→ **Stated goal**: Repeat the listing below word for word, stopping after the line that contains "the front casters.".

→ **Material**:
::::::

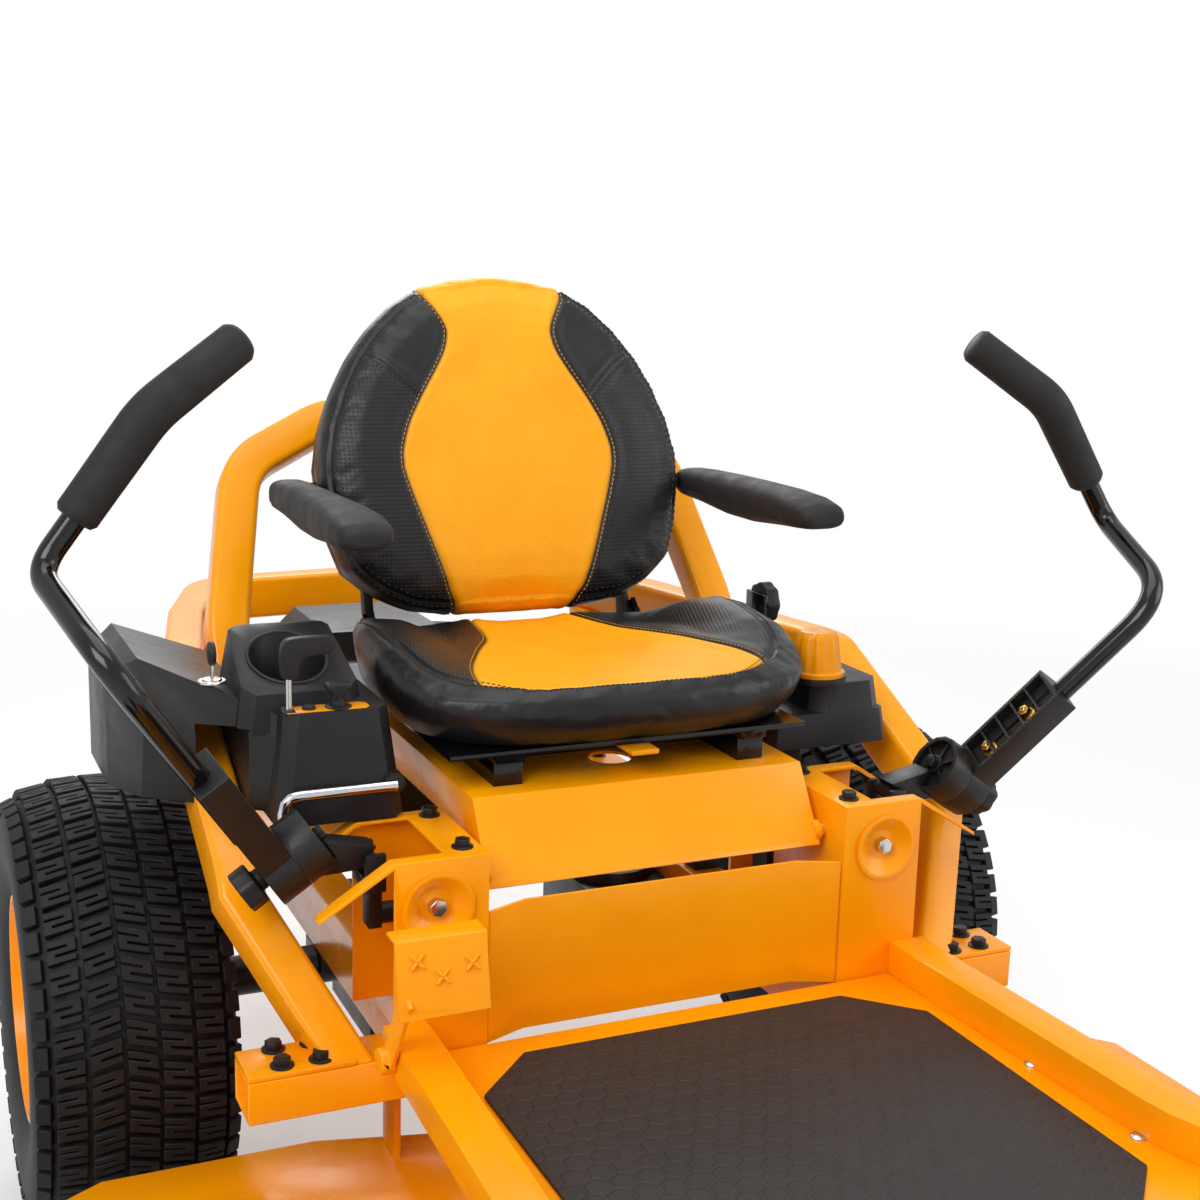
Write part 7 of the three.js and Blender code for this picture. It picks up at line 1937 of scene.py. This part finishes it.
@dataclass
class RunningGear(Section):
    """Rear tyres with turf tread, their rims, and the front casters.

    Attributes:
        wheel_x: The rear wheels' middle, in millimetres from the machine's middle.
        axle_z: The rear axle's height.
        radius: The rear tyre's radius.
        width: The rear tyre's width.
        rim_radius: The rear rim's bead radius.
        lugs: How many lugs go round each row of tread.
        tread: For each row its place across, its start as a share of a lug, and its lugs' width and slant.
        lug_share: How much of its pitch a lug takes up.
        lug_root: How much of a lug's height is its root.
        lug_sunk: How deep the root goes into the carcass.
        rim_nuts: How many nuts hold a rear rim, and the radius of their circle.
        caster: The caster wheel's middle for the left side.
        caster_radius: The caster tyre's radius.
        caster_width: The caster tyre's width.
        caster_rim: The radius where its rubber meets its rim.
        caster_nut: How far an axle nut's seat stands off the tyre's side.
    """

    wheel_x: float = 534.0
    axle_z: float = 279.0
    radius: float = 279.0
    width: float = 232.0
    rim_radius: float = 140.0
    lugs: int = 50
    tread: tuple[tuple[float, float, float, float], ...] = (
        (0.0, 0.0, 33.0, 0.3), (38.0, 0.5, 34.0, 0.22), (-38.0, 0.5, 34.0, -0.22), (75.0, 0.0, 32.0, 0.12),
        (-75.0, 0.0, 32.0, -0.12), (102.0, 0.5, 17.0, 0.0), (-102.0, 0.5, 17.0, 0.0))
    lug_share: float = 0.8
    lug_root: float = 3.0
    lug_sunk: float = 3.3
    rim_nuts: tuple[int, float] = (5, 58.0)
    caster: Point = (500.0, -1165.0, 165.0)
    caster_radius: float = 165.0
    caster_width: float = 160.0
    caster_rim: float = 79.5
    caster_nut: float = 16.2

    def _crown(self, across: float) -> float:
        """The carcass radius under the tread at a distance from the tyre's middle.

        Args:
            across: The distance in millimetres.

        Returns:
            The radius in millimetres.
        """
        share = min(1.0, abs(across) / (self.width / 2))
        return self.radius - 9.0 - 34.0 * share ** 3.2

    def _tyre(self, side: str, sign: float) -> None:
        """One tyre: a smooth carcass with rows of rounded lugs."""
        half = self.width / 2
        shoulder = [s * half for s in (-0.93, -0.8, -0.6, -0.4, -0.2, 0.0, 0.2, 0.4, 0.6, 0.8, 0.93)]
        wall = [(half * 0.985, self.radius - 52), (half * 0.995, self.radius - 80), (half * 0.96, self.radius - 104),
                (half * 0.9, self.rim_radius + 14), (half * 0.82, self.rim_radius + 4), (half * 0.8, self.rim_radius)]
        profile = [(-a, r) for a, r in reversed(wall)] + [(a, self._crown(a)) for a in shoulder] + wall
        centre = at(sign * self.wheel_x, 0, self.axle_z)
        parts = [wheel_turned(f"carcass_{side}", profile, centre, self.paints.tyre, 96, 60)]
        for n, (across, phase, width, slant) in enumerate(self.tread):
            reach, share = self._crown(across), (abs(across) / half) ** 3
            top = min(self.radius - 0.6 - 17.0 * share, reach + 9.0)
            lug = self._lug(width, TAU * reach / self.lugs * self.lug_share, top - reach + self.lug_root, slant)
            tilt = math.copysign(math.radians(1.0 + 33.0 * share), across)
            spots = []
            for k in range(self.lugs):
                turn = TAU * (k + phase) / self.lugs
                way = Vector((0, math.cos(turn), math.sin(turn)))
                place = centre + Vector((across * MM, 0, 0)) + way * (reach - self.lug_sunk) * MM
                out = (way * math.cos(tilt) + OUT * math.sin(tilt)).normalized()
                spots.append((place, out, Vector((0, -math.sin(turn), math.cos(turn)))))
            parts.append(self.scatter.place(f"tread_{side}_{n}", lug, spots, self.paints.tyre, 40))
            bpy.data.objects.remove(lug)
        tyre = merged(f"turf_tyre_{side}", parts)
        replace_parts(tyre, f"rear_tyre_{side}")
        done(tyre, f"drive_wheel_{side}", "tyre_rubber")

    def _lug(self, width: float, length: float, height: float, slant: float) -> Object:
        """One lug lying along X, standing on the origin, with two slots that make it an S.

        Args:
            width: Its width across the tyre in millimetres.
            length: Its length round the tyre.
            height: Its height.
            slant: How much its ends lean, as a share of its width; 0 leaves the slots out.

        Returns:
            The hidden shape.
        """
        a, b = length / 2, width / 2
        near, far, deep = a / 3 - 1.3, a / 3 + 1.3, b * 0.42
        if slant:
            outline = [(-a, -b), (-far, -b), (-far, deep), (-near, deep), (-near, -b), (a, -b), (a, b), (far, b),
                       (far, -deep), (near, -deep), (near, b), (-a, b)]
        else:
            outline = [(-a, -b), (a, -b), (a, b), (-a, b)]
        obj = extruded("lug_shape", outline, lambda p, q, h: Vector((p + slant * q, q, h)) * MM, 0.0, height,
                       self.paints.tyre, 0)
        bevelled(obj, 0.9, 1, 50)
        return hidden(obj)

    def _rim(self, side: str, sign: float) -> None:
        """One rim from the CAD shape, smoothed, with its wheel nuts."""
        self.dress(f"drive_wheel_{side}", f"rear_rim_{side}", f"wheel_rim_{side}", "yellow", 0.0, 1, 40)
        outward = Vector((sign, 0, 0))
        tree = surface_of(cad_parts[f"rear_rim_{side}"].data)
        count, circle = self.rim_nuts
        for k in range(count):
            turn = TAU * (k + 0.25) / count
            start = at(sign * 900, circle * math.cos(turn), self.axle_z + circle * math.sin(turn))
            place = tree.ray_cast(start, -outward)[0]
            if place is not None:
                self.bolts.add(f"drive_wheel_{side}", Bolt.NUT, 19, "zinc", place, outward)

    def _caster(self, side: str, sign: float) -> None:
        """One caster: a ribbed solid tyre on a rim, with a sealed hub."""
        x, y, z = self.caster
        half, tread = self.caster_width / 2, self.caster_radius
        ribs = []
        for k in range(-3, 4):
            mid = k * half * 0.25
            drop = 12 * (abs(mid) / half) ** 2.5
            ribs += [(mid - half * 0.1, tread - 1 - drop), (mid + half * 0.1, tread - 1 - drop)]
            if k < 3:
                ribs += [(mid + half * 0.115, tread - 5 - drop), (mid + half * 0.135, tread - 5 - drop)]
        wall = [(half * 0.93, tread - 26), (half * 0.97, tread - 46), (half * 0.93, tread - 68), (half * 0.82, 86),
                (half * 0.8, 80)]
        disc = [(half * 0.79, 79), (half * 0.74, 77), (half * 0.62, 74), (half * 0.6, 44), (half * 0.66, 38),
                (half * 0.98, 27), (half * 0.985, 15), (half * 0.97, 14.2)]
        low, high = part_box(f"caster_wheel_{side}")
        limit = (high.x - low.x) / MM / 2
        profile = [(-a, b) for a, b in reversed(wall + disc)] + ribs + wall + disc
        profile = [(max(-limit, min(limit, a)), b) for a, b in profile]
        middle = at(sign * x, y, z)
        wheel = wheel_turned(f"ribbed_wheel_{side}", profile, middle, self.paints.tyre, 72, 40)
        wheel.data.materials.append(self.paints.gloss_black)
        for face in wheel.data.polygons:
            reach = math.hypot(face.center.y - middle.y, face.center.z - middle.z) / MM
            face.material_index = 1 if reach < self.caster_rim else 0
        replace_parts(wheel, f"caster_wheel_{side}")
        done(wheel, f"front_wheel_{side}", "tyre_rubber")
        self.dress(f"caster_{side}", f"caster_fork_{side}", f"caster_yoke_{side}", "gloss_black", 2.0)
        for k in (-1, 1):
            self.bolts.add(f"caster_{side}", Bolt.NUT, 22, "zinc", at(sign * x + k * (half + self.caster_nut), y, z),
                           Vector((k, 0, 0)))

    def build(self) -> None:
        """Builds all four wheels."""
        for side, sign in SIDES.items():
            self._tyre(side, sign)
            self._rim(side, sign)
            self._caster(side, sign)


@dataclass
class CuttingDeck(Section):
    """Deck shell, chute and blades, with the spindle housings' bolts.

    Attributes:
        spindles: The three spindles' places, across and along, in millimetres.
        housing_bolts: How many bolts hold each spindle's housing, and the radius of their circle.
    """

    spindles: tuple[tuple[float, float], ...] = ((-440.0, -600.0), (0.0, -700.0), (440.0, -600.0))
    housing_bolts: tuple[int, float] = (6, 66.0)

    def build(self) -> None:
        """Builds the deck."""
        dress = self.dress
        dress("deck", "deck_shell", "deck_body", "yellow", 2.0)
        dress("chute", "discharge_chute", "side_chute", "black_plastic", 2.0)
        for name in ("left", "centre", "right"):
            dress(f"cutter_{name}", f"blade_{name}", f"cutting_blade_{name}", "steel", 0.6, 2)
        tree = surface_of(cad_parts["deck_shell"].data)
        count, circle = self.housing_bolts
        for x, y in self.spindles:
            for k in range(count):
                turn = TAU * k / count + 0.3
                start = at(x + circle * math.cos(turn), y + circle * math.sin(turn), 330)
                place, normal, _, _ = tree.ray_cast(start, -UP)
                if place is not None and normal.z > 0.9:
                    self.bolts.add("deck", Bolt.FLANGE, 13, "zinc", place, normal)


@dataclass
class PowerUnit(Section):
    """Engine, its cover and the two transaxles."""

    def build(self) -> None:
        """Builds the engine and the drive."""
        dress = self.dress
        dress("chassis", "engine_block", "engine_casting", "cast_black", 1.6, 2)
        dress("chassis", "engine_shroud", "engine_cover", "black_plastic", 4.0)
        for side in SIDES:
            dress("chassis", f"transaxle_{side}", f"drive_unit_{side}", "cast_black", 2.0, 2)


# ---------------------------------------------------------------- studio


@dataclass
class Studio:
    """Floor, light and the camera at the photograph's angle.

    Attributes:
        eye: The camera's place in millimetres from the rear axle's middle.
        yaw: Its turn towards the machine's left, in radians.
        pitch: How far it looks down, in radians.
        roll: Its roll in radians.
        lens: Its focal length in millimetres on a 36 mm sensor.
        floor_white: How much plain white is mixed in the floor next to the machine.
        aim: What the lamps face.
        lamps: Each lamp's name, place, width and height in metres, and power in watts.
    """

    eye: Point = (-801.9, -2048.0, 1202.6)
    yaw: float = 0.428105
    pitch: float = 0.199464
    roll: float = 0.0270204
    lens: float = 50.412
    floor_white: float = 0.35
    aim: Point = (0.0, -300.0, 500.0)
    lamps: tuple[tuple[str, Point, tuple[float, float], float], ...] = (
        ("key", (-2600, -2600, 2900), (2.4, 2.0), 92), ("fill", (2900, -2300, 1900), (2.2, 2.2), 40),
        ("back", (800, 2900, 2600), (2.6, 1.6), 56), ("top", (0, -400, 3600), (2.6, 2.6), 48))

    def _camera(self) -> None:
        """Sets the camera where the photograph was taken."""
        ahead = Vector((math.sin(self.yaw) * math.cos(self.pitch), math.cos(self.yaw) * math.cos(self.pitch),
                        -math.sin(self.pitch)))
        right = Vector((math.cos(self.yaw), -math.sin(self.yaw), 0))
        up = right.cross(ahead)
        c, s = math.cos(self.roll), math.sin(self.roll)
        right, up = right * c + up * s, up * c - right * s
        data = bpy.data.cameras.new("view")
        data.lens = self.lens
        data.sensor_width = 36.0
        data.clip_end = 60.0
        camera = linked("view", data)
        turn = Matrix((right, up, -ahead)).transposed()
        camera.matrix_world = Matrix.Translation(at(*self.eye)) @ turn.to_4x4()
        bpy.context.scene.camera = camera

    def _pale(self, name: str) -> Material:
        """A matt pale floor that keeps the shadow and shows plain white further off."""
        material, kit, shader = new_material(name)
        kit.feed(shader, {"Base Color": kit.mix(kit.noise(900.0, 2.0) * 0.2, linear("fafaf9"), linear("f4f4f2")),
                          "Roughness": 0.8, "Specular IOR Level": 0.15})
        path = kit.tree.nodes.new("ShaderNodeLightPath")
        seen = [Wire(kit, path.outputs[f"Is {ray} Ray"]) for ray in ("Camera", "Glossy", "Transmission")]
        shown = (seen[0] + seen[1] + seen[2]).apply("MINIMUM", 1.0)
        reach = kit.add("ShaderNodeVectorMath", {"operation": "LENGTH"}, {0: kit.coords()}, "Value")
        white = kit.add("ShaderNodeEmission", None, {"Color": (1, 1, 1, 1), "Strength": 1.0})
        share = shown * (reach.between(1.3, 4.2) * (1.0 - self.floor_white) + self.floor_white)
        mixed = kit.add("ShaderNodeMixShader", None, {0: share, 1: Wire(kit, shader.outputs[0]), 2: white})
        output = next(n for n in kit.tree.nodes if n.type == "OUTPUT_MATERIAL")
        kit.tree.links.new(mixed.socket, output.inputs["Surface"])
        return material

    def _lamp(self, name: str, place: Point, size: tuple[float, float], power: float) -> None:
        """A soft rectangular lamp.

        Args:
            name: Its name.
            place: Where it stands, in millimetres.
            size: Its width and height in metres.
            power: Its power in watts.
        """
        data = bpy.data.lights.new(name, "AREA")
        data.shape = "RECTANGLE"
        data.size, data.size_y = size
        data.energy = power
        lamp = linked(name, data)
        lamp.location = at(*place)
        lamp.rotation_euler = (at(*place) - at(*self.aim)).to_track_quat("Z", "Y").to_euler()

    def _world(self) -> None:
        """Even pale surroundings, plain white where the camera or a mirror sees them."""
        world = bpy.data.worlds.new("studio")
        world.use_nodes = True
        world.node_tree.nodes.clear()
        bpy.context.scene.world = world
        kit = NodeKit(world.node_tree)
        path = world.node_tree.nodes.new("ShaderNodeLightPath")
        seen = Wire(kit, path.outputs["Is Camera Ray"])
        mirrored = Wire(kit, path.outputs["Is Glossy Ray"]) + Wire(kit, path.outputs["Is Transmission Ray"])
        soft = kit.add("ShaderNodeBackground", None, {"Color": linear("eef0f4"), "Strength": 0.42})
        white = kit.add("ShaderNodeBackground", None, {"Color": (1, 1, 1, 1), "Strength": 1.0})
        dim = kit.add("ShaderNodeBackground", None, {"Color": (1, 1, 1, 1), "Strength": 0.8})
        lit = kit.add("ShaderNodeMixShader", None, {0: mirrored.apply("MINIMUM", 1.0), 1: soft, 2: dim})
        mixed = kit.add("ShaderNodeMixShader", None, {0: seen, 1: lit, 2: white})
        output = world.node_tree.nodes.new("ShaderNodeOutputWorld")
        world.node_tree.links.new(mixed.socket, output.inputs["Surface"])

    def build(self) -> None:
        """Sets up the floor, the lamps, the surroundings and the camera."""
        floor = mesh_object("studio_floor", [(-9, -9, 0), (9, -9, 0), (9, 9, 0), (-9, 9, 0)], [[0, 1, 2, 3]],
                            self._pale("pale_floor"))
        for lamp in self.lamps:
            self._lamp(*lamp)
        self._world()
        self._camera()
        bpy.context.scene.view_settings.view_transform = "Standard"


def main() -> None:
    """Builds the dressed mower piece by piece."""
    logging.basicConfig(level=logging.INFO, format="%(message)s")
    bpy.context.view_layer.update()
    paints, scatter = Palette(), Scatter()
    bolts = Fasteners(scatter, paints)
    Studio().build()
    for group in (Chassis, Seat, LapLevers, Console, FuelTank, RunningGear, CuttingDeck, PowerUnit):
        group(paints, scatter, bolts).build()
    bolts.build()


if __name__ == "__main__":
    main()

::::::

→ **Answer to this problem**:
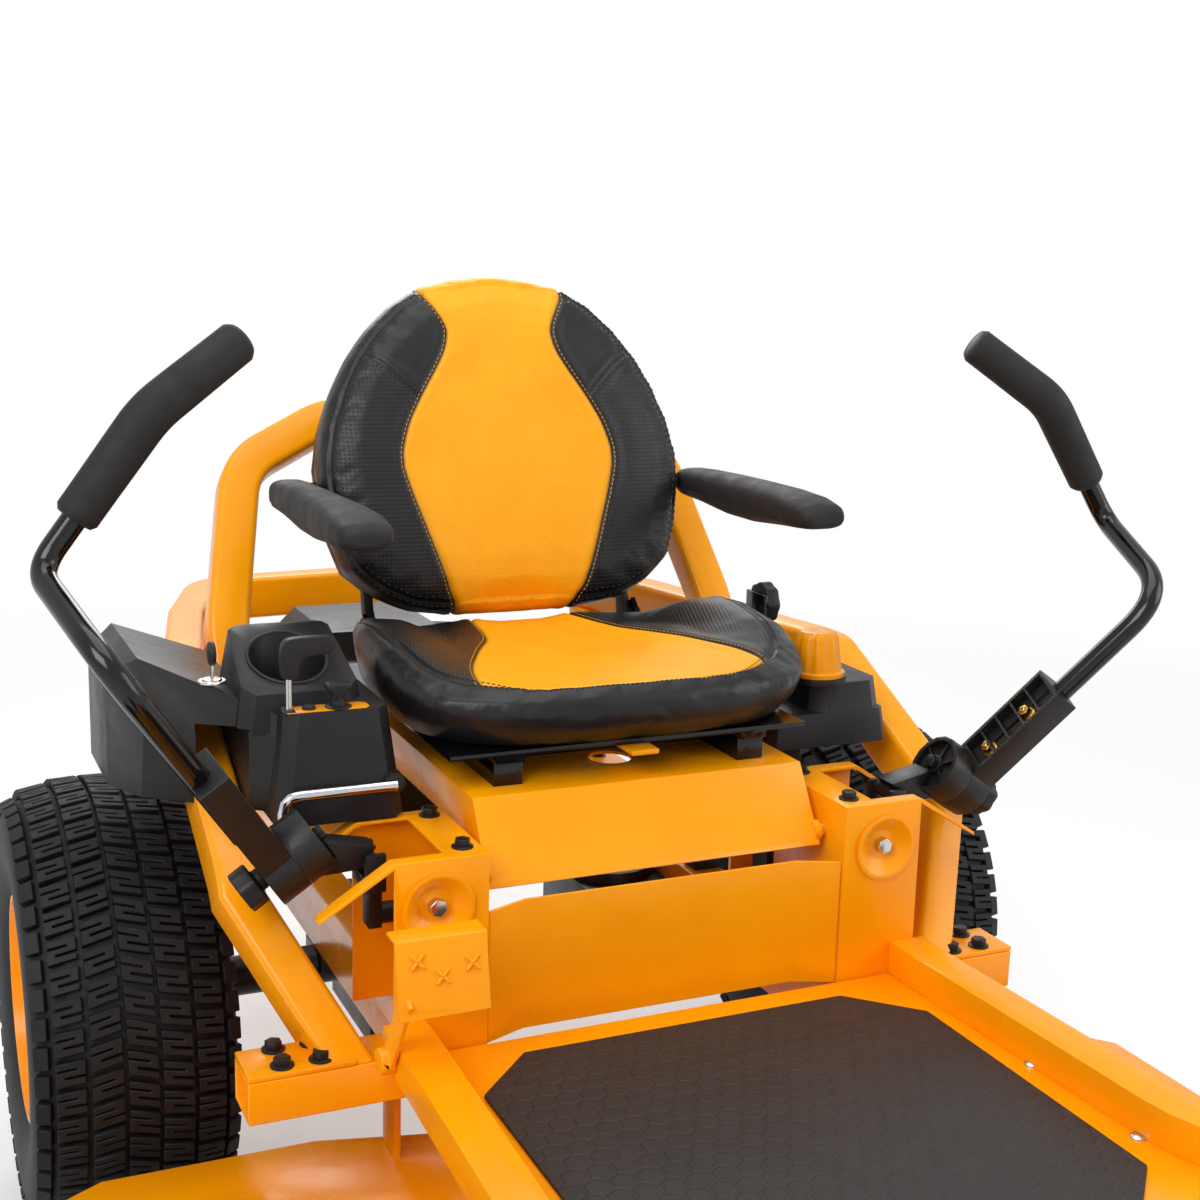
Write part 7 of the three.js and Blender code for this picture. It picks up at line 1937 of scene.py. This part finishes it.
@dataclass
class RunningGear(Section):
    """Rear tyres with turf tread, their rims, and the front casters.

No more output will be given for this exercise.